Taking the long view on all this was Lee, co-creator of Spider-Man, Hulk, the Fantastic Four and most of the other signature Marvel Comics characters. The 85-year-old got some of the loudest cheers of the night when he went on stage, showing that the audience knew comic-book history.
Afterward, backstage, Lee was giddy.
"It's hard to believe how far everything has come. Who would have expected all this when we were sitting there thinking up superhero stories and just hoping kids would like them?" he said. "I don't see any end in sight for all this either. There are so many stories, and there's a huge appetite for them. It reminds me of when Hollywood was making westerns. There was always another one you could do, another cowboy story and another way to tell it."
Perhaps, but in 1959 there were 26 westerns on American prime-time television and now there are none, which suggests that superhero saturation may have consequences down the road.
For the moment, though, there is no end in sight, and Gerard Way, lead singer of the rock band My Chemical Romance, said the sector would thrive not only because of its commercial viability but also because of the nature of its creative community right now.

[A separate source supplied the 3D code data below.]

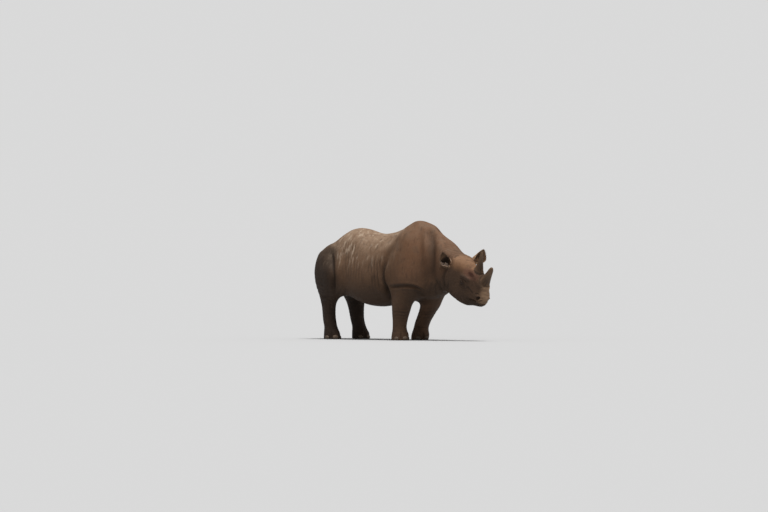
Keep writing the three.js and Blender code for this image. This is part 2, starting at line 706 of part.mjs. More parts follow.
for (const leg of legShapes)
  for (const nail of NAILS) {
    const name = `${leg.name}_nail_${nail.name}`;
    seat(name, (grow) => nailGeometry(leg, nail, grow), [`${leg.name}_leg`]);
    solids[name] = solids[name].subtract(floor);
  }

// ---------------------------------------------------------------- assembly

const MATERIAL_OF = (name) => {
  if (name.includes("horn")) return materials.horn;
  if (name.includes("nail")) return materials.nail;
  if (name.includes("eye")) return materials.eye;
  if (name.includes("brush")) return materials.bristle;
  return materials.skin;
};

const rhinoceros = new THREE.Group();
for (const [name, solid] of Object.entries(solids)) {
  const mesh = new THREE.Mesh(geometryOf(solid), MATERIAL_OF(name));
  mesh.name = name;
  rhinoceros.add(mesh);
}

// The origin is on the floor, under the middle of the whole animal.
const middle = new THREE.Box3().setFromObject(rhinoceros).getCenter(new THREE.Vector3());
for (const mesh of rhinoceros.children) mesh.geometry.translate(-middle.x, -middle.y, 0);

export default rhinoceros;
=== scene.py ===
"""The looks of a life-size black rhinoceros, standing with its head lowered and its ears turned two ways.

Metres. +X is towards the nose, +Y the animal's left and +Z up; the soles stand on Z = 0. One hide is
modelled over the flesh. Horns, eyes, lids, toenails, tail bristles, ear fringes and lashes are
pieces of their own.
"""

from math import cos, pi, radians, sin
from random import Random

import bpy
import numpy as np
from mathutils import Matrix, Vector, noise
from mathutils.bvhtree import BVHTree
from mathutils.kdtree import KDTree


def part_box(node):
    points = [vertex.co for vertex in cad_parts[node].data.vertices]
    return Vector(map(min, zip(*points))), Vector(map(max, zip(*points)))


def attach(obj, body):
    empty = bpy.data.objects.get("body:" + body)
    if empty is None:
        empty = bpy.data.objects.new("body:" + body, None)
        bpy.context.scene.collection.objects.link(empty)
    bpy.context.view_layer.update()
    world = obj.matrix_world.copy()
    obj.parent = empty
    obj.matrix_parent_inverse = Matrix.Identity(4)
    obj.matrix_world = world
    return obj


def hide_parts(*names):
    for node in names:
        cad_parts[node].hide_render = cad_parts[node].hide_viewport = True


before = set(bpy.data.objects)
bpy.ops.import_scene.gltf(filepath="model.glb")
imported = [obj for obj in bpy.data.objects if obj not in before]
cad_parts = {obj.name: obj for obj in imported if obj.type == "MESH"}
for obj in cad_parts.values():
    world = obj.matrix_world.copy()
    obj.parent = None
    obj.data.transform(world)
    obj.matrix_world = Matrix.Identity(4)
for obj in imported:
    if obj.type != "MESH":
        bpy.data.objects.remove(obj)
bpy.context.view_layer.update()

# ---- what the modelling works from

LEGS = ("front_right", "front_left", "rear_right", "rear_left")
NAILS = ("middle", "outer", "inner")
SIDES = {"right": -1, "left": 1}
HORNS = ("front_horn", "rear_horn")

EARS = {  # the way along each ear and the way out of its cup
    "right": (Vector((-0.24, -0.55, 0.8)), Vector((0.8, -0.6, 0))),
    "left": (Vector((0.54, 0.37, 0.82)), Vector((0.85, -0.5, 0))),
}

# The head has its own frame: forward along the mouth, to the left, and up.
HEAD_PLACE = (0.989, 0, 1.06)
HEAD_PITCH = 30
HEAD_ROLL = 8
HEAD = (
    Matrix.Translation(HEAD_PLACE)
    @ Matrix.Rotation(radians(HEAD_PITCH), 4, "Y")
    @ Matrix.Rotation(radians(HEAD_ROLL), 4, "X")
)
INTO_HEAD = np.array(HEAD.inverted())

# ---- bench tools

DOUBLES = 0.0001  # points nearer to each other than this are one point


def select_nothing():
    bpy.ops.object.select_all(action="DESELECT")


def bring_in(name, data):
    thing = bpy.data.objects.new(name, data)
    bpy.context.scene.collection.objects.link(thing)
    return thing


def done():
    bpy.ops.object.mode_set(mode="OBJECT")


def only(piece):
    """Makes a piece the active one and the only one selected."""
    if bpy.context.object and bpy.context.object.mode != "OBJECT":
        done()
    select_nothing()
    piece.select_set(True)
    bpy.context.view_layer.objects.active = piece


def edit(piece, kind="FACE", chosen="DESELECT"):
    """Opens a piece in edit mode with nothing or everything selected."""
    only(piece)
    bpy.ops.object.mode_set(mode="EDIT")
    bpy.ops.mesh.select_mode(type=kind)
    bpy.ops.mesh.select_all(action=chosen)


def select_faces(piece, wanted):
    """Selects the faces for which wanted says yes, and leaves the piece in edit mode."""
    edit(piece)
    done()
    piece.data.polygons.foreach_set("select", [bool(wanted(face)) for face in piece.data.polygons])
    bpy.ops.object.mode_set(mode="EDIT")


def finish_with(piece, kind, **settings):
    """Adds a modifier and applies it."""
    only(piece)
    made = piece.modifiers.new(kind.title(), kind)
    for name, value in settings.items():
        setattr(made, name, value)
    bpy.ops.object.modifier_apply(modifier=made.name)


def loose_copy(node, name):
    """A copy of a CAD node with its doubles merged, free to be worked on."""
    piece = bring_in(name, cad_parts[node].data.copy())
    edit(piece, chosen="SELECT")
    bpy.ops.mesh.remove_doubles(threshold=DOUBLES)
    bpy.ops.mesh.customdata_custom_splitnormals_clear()
    done()
    piece.data.materials.clear()
    return piece


def tree_of(node):
    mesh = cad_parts[node].data
    return BVHTree.FromPolygons([v.co[:] for v in mesh.vertices], [p.vertices[:] for p in mesh.polygons])


def places_of(piece):
    places = np.empty(len(piece.data.vertices) * 3)
    piece.data.vertices.foreach_get("co", places)
    return places.reshape(-1, 3)


def normals_of(piece):
    normals = np.empty(len(piece.data.vertices) * 3)
    piece.data.vertex_normals.foreach_get("vector", normals)
    return normals.reshape(-1, 3)


def put_places(piece, places):
    piece.data.vertices.foreach_set("co", places.ravel())
    piece.data.update()


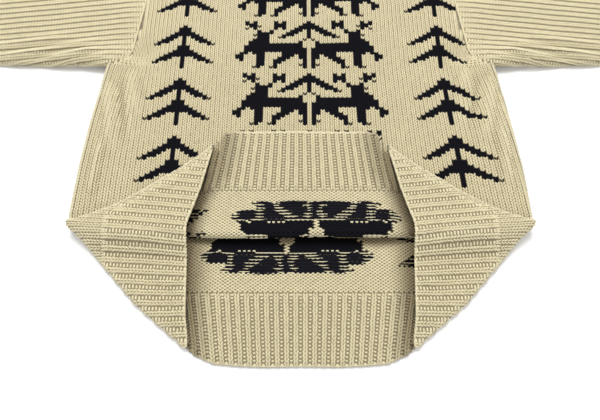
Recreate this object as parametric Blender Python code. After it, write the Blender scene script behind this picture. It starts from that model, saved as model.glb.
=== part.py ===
"""Nordic sweater, laid flat on its back with the hem opened out.

The body is a tube pressed flat. Its lowest part is opened as the bottom of a paper bag is: the
front hem is turned up over the front, the back hem stays on the table, and each side of the hem
is drawn inwards as a triangle with its outer face up. Every piece is one wall of cloth, made of
columns of points on its outer and inner faces, and ribs are raised in the outer points alone.

x runs across, y up the garment from the line between the two side corners, z up from the table.
All sizes are in metres. The right half is described, and the left half mirrors it.
"""

import math

import bmesh
import bpy

# Walls and layers, from the table up
WALL = 0.003
GAP = 0.0003
RIB_RELIEF = 0.0013
BACK_TOP = WALL
FRONT_LOW = BACK_TOP + GAP
FRONT_TOP = FRONT_LOW + WALL
FLAP_LOW = FRONT_TOP + GAP
FLAP_TOP = FLAP_LOW + WALL

# One rib is a groove and a flat crest: shares of its width, and the crest's height there
RIB_SHAPE = ((0.0, 0.0), (0.28, 1.0), (0.72, 1.0))
HEM_RIB = 0.0116
SLEEVE_RIB = 0.0096
CUFF_RIB = 0.0104

# The turned-up front
CREASE_Y = -0.016
CREASE_RISE = 0.012
CREASE_HALF = 0.262
FOLD_LIFT = 0.003
FOLD_FADE = 0.020
FLAP_SEAM_Y = 0.0447
FLAP_SEAM_HALF = 0.2045

# The back hem
BACK_SEAM_Y = -0.0842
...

Way writes "The Umbrella Academy," an acclaimed graphic-novel series for Dark Horse Comics, which he says has been approved by Universal to be a film as soon as 2010.
"The people that are making these movies are coming to it with a love of the comics and a respect for them, and I think that's why the fans are so passionate about these movies," Way said. "It comes down to the fact that for the first time, it's fans who are making these movies, and that makes all the difference in the world. It's not just capes that people like, it's watching movies made with great ideas and imagination. That's what makes them fly."